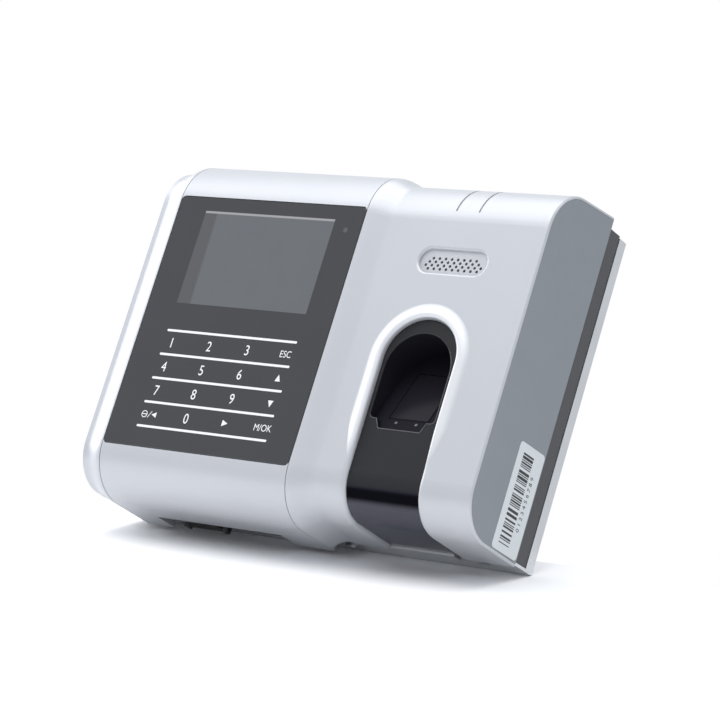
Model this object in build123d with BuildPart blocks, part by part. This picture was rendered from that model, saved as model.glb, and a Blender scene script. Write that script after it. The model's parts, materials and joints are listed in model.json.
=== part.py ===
"""Wall-mounted time clock with a display, a touch keypad and a fingerprint reader.

Millimetres. X runs to the right as seen from the front, +Z is up and +Y points into the wall.
The origin is the centre of the four wall screws, on the back face of the wall bracket.
"""
from build123d import *
from math import atan2, cos, degrees, radians, sin
import os

os.makedirs("parts", exist_ok=True)

# ---------------------------------------------------------------- overall sizes
rail_width = 12.6          # left rail, side face to seam
panel_width = 92.6         # between the two seams
panel_height = 105.6
right_width = 82.1         # right half, seam to side face
shell_depth = 41.5         # front plane of the display half to the back edge of the shells
tray_depth = 7.5           # dark rear tray, behind the shells
bracket_depth = 6.0        # sheet-metal wall bracket
hang_gap = 0.3             # tray to bracket

strip_top = 74.5           # display half at its back edge
strip_bottom = -72.2
strip_top_round = 21.4
strip_bottom_round = 20.0
right_step = 2.4           # the right half stands this far behind the display half
right_top_drop = 3.0
right_bottom_rise = 4.1
right_top_round = 19.2
right_bottom_round = 17.0
top_slope = 0.1            # the top rises towards the wall
bottom_slope = 0.02

wall = 2.5                 # silver shells
seam = 0.3                 # gap at each seam
flank_width = 11.0         # soft ridge beside the right seam
rail_flank_width = 9.5
rail_drop = 3.2            # how far the left rail falls away from the seam
edge_break = 0.5

# ---------------------------------------------------------------- planes that follow
side_left = -(rail_width + panel_width + right_width) / 2
seam_left = side_left + rail_width
seam_right = seam_left + panel_width
side_right = -side_left
tray_back = -(bracket_depth + hang_gap)
shell_back = tray_back - tray_depth
face = shell_back - shell_depth
right_face = face + right_step
panel_top = panel_height / 2
strip_middle = (seam_left + seam_right) / 2

# ---------------------------------------------------------------- side caps
cap_thickness = 2.5
cap_rim = 1.0              # silver rim left round the cap
cap_clearance = 0.1
rail_break = 1.0           # edge of the left rail
label_margin = 0.6
label_width = 17.6
label_height = 41.0
label_corner = 1.5
label_thickness = 0.15
label_z = -45.7

# ---------------------------------------------------------------- glass panel and what is behind it
glass_thickness = 1.5
glass_clearance = 0.15
glass_corner = 2.0
glass_gasket = 0.3
bezel_floor = 2.0
window_width = 64.5
window_height = 39.4
window_right_margin = 13.54
window_top_margin = 6.0
display_border = 3.4
display_thickness = 3.6
display_clearance = 0.3
clip_frame_thickness = 0.8
clip_frame_border = 1.2
key_area_width = 72.0
key_area_height = 46.0
key_area_bottom = 6.0      # above the glass's lower edge
key_board_thickness = 1.6
light_x = 7.25             # status light, from the right seam
light_drop = 10.1          # below the glass's top edge
light_radius = 1.25
light_clearance = 0.2
light_length = 6.0
glass_chamfer = 0.3
behind_glass = 0.1

# ---------------------------------------------------------------- finger well
well_x = 41.75             # from the right seam
well_radius = 16.4
well_arch_z = -5.4
well_recess = 1.4          # insert face below the silver face
well_lip = 2.2             # rounded silver lip round the arch
well_gap = 0.15
well_wall = 2.0
cavity_rim = 1.35           # insert left between the cavity and its own edge
cavity_arch_z = -9.3
cavity_shoulder = -29.2     # the cavity narrows below this height
cavity_foot_step = 3.5       # how much narrower the foot is than the arch, on each side
cavity_foot_slant = 1.4
cavity_foot_round = 1.0
cavity_shoulder_round = 2.0
cavity_bottom = -33.0
cavity_low_depth = 3.0
cavity_high_depth = 21.0
prism_width = 18.0
prism_length = 24.0
prism_thickness = 4.0
prism_clearance = 0.2
sensor_block_depth = 12.0
sensor_board_thickness = 1.6
sensor_block_margin = 3.0
prism_proud = 0.2
prism_rise = 18.0          # middle of the prism, up the slope from its lower edge
finger_light_radius = 0.6  # two lights that sense a finger, below the prism
finger_light_spacing = 9.1
finger_light_rise = 4.2
finger_light_length = 3.4
finger_light_proud = 0.1
finger_light_clearance = 0.05
prism_chamfer = 0.4
well_rim = 2.5
well_rim_low = -44.0

# ---------------------------------------------------------------- speaker and top grooves
grille_x = 44.15           # from the right seam
grille_z = 34.1
grille_width = 30.4
grille_height = 9.4
grille_recess = 1.4
grille_round = 1.1
grille_pitch = 2.78
grille_row_pitch = 1.40
grille_hole = 0.6
grille_holes_low = 0.8      # the holes sit below the middle of the recess
grille_rows = (8, 9, 10, 9)
speaker_radius = 15.0
speaker_depth = 5.5
speaker_gasket = 1.0
speaker_gasket_width = 1.5
speaker_rim = 1.2
speaker_magnet = 4.0
speaker_magnet_radius = 9.0
cloth_thickness = 0.3
groove_spacing = 10.4
groove_x = 44.2
groove_width = 0.9
groove_depth = 0.45
groove_low = 54.5
groove_back = 26.0          # behind the right half's front plane

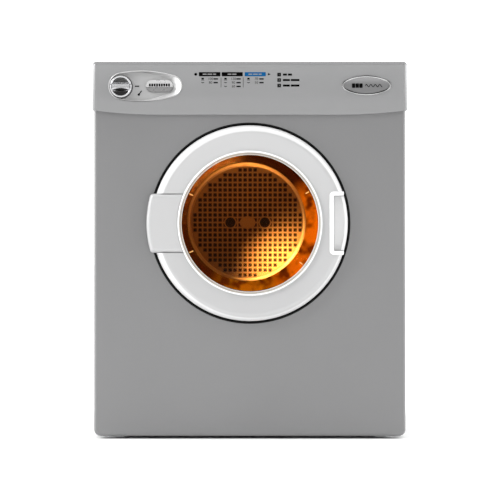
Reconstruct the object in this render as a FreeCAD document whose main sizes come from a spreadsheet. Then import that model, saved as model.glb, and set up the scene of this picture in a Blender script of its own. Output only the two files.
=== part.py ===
"""Front-loading vented clothes dryer, modelled as a parametric document.

Frame: +Z up, +X to the user's right, the front faces -Y, and the origin is on the floor under the middle
of the machine. Millimetres. Round pieces of the door and drum share one axis along Y at height door_z.
"""
import FreeCAD, Part
import math
import os
import re

import Sketcher

doc = FreeCAD.newDocument("clothes_dryer")

# Driving dimensions ---------------------------------------------------------------------------------
SIZES = {
    # cabinet
    "cab_width": 588.5, "cab_top": 712, "skirt_gap": 5, "front_face": 254, "rear_face": 256,
    "skin": 1, "corner_round": 13, "edge_round": 6, "front_return": 22, "front_top": 636,
    # control panel
    "fascia_width": 595, "fascia_low": 611.5, "fascia_low_end": 620.5, "fascia_face": 263,
    "fascia_wall": 3, "fascia_back": 236, "fascia_flat": 170,
    # door, measured from its own axis
    "door_z": 407, "hole_radius": 189.8, "ring_radius": 184.4, "ring_crest": 276, "ring_back": 247,
    "ring_wall": 3, "window_radius": 128.5, "bezel_radius": 136.2, "bowl_floor_radius": 113.5,
    "bowl_floor": 214, "bowl_x": -6.6, "bowl_z": 3.1, "hinge_x": 180, "hinge_y": 266, "cover_radius": 194.6,
    "cover_half": 55.5,
    "throat_radius": 150, "recess_floor": 241.4,
    # handle pocket in the door ring
    "grip_left": 157, "grip_half": 52, "grip_rim": 7.5, "grip_depth": 12,
    # drum
    "drum_radius": 280, "drum_wall": 1, "drum_front": 196, "drum_back": 196, "drum_mouth": 158,
    "filter_radius": 124, "grid_radius": 116, "grid_pitch": 10.5, "grid_bar": 3.4,
    "finger_hole": 10.7, "finger_offset": 36.2, "filter_seat": 5,
    # drive
    "motor_x": 190, "motor_z": 95, "belt_plane": -30, "belt_width": 9, "belt_thick": 2.4,
    "belt_gap": 0.4, "drum_to_motor": 27, "shaft_radius": 6, "idler_radius": 18,
    # controls
    "knob_x": -242.8, "knob_z": 664, "knob_radius": 20.4, "dish_depth": 7.5, "skirt_radius": 22.2, "button_x": -170.2,
    "button_z": 665.4, "button_length": 51, "button_height": 22.4, "badge_x": 219.7, "badge_z": 666.5,
    "badge_width": 91.4, "badge_height": 36.6, "badge_rim": 2.6,
    # rear and feet
    "outlet_x": 60, "outlet_z": 72, "outlet_radius": 50, "cover_rear": 280, "foot_x": 250,
    "foot_y": 210, "foot_radius": 20, "foot_height": 8, "stud_radius": 5,
}
sheet = doc.addObject("Spreadsheet::Sheet", "Sizes")
for row, (alias, number) in enumerate(SIZES.items(), start=1):
    sheet.set(f"A{row}", alias)
    sheet.set(f"B{row}", str(number))
    sheet.setAlias(f"B{row}", alias)
doc.recompute()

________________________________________

Look through the material above and print exactly the lines from the one containing "Reconstruct the object" to the one containing "a parametric document.", both included, and nothing more.

Reconstruct the object in this render as a FreeCAD document whose main sizes come from a spreadsheet. Then import that model, saved as model.glb, and set up the scene of this picture in a Blender script of its own. Output only the two files.
=== part.py ===
"""Front-loading vented clothes dryer, modelled as a parametric document.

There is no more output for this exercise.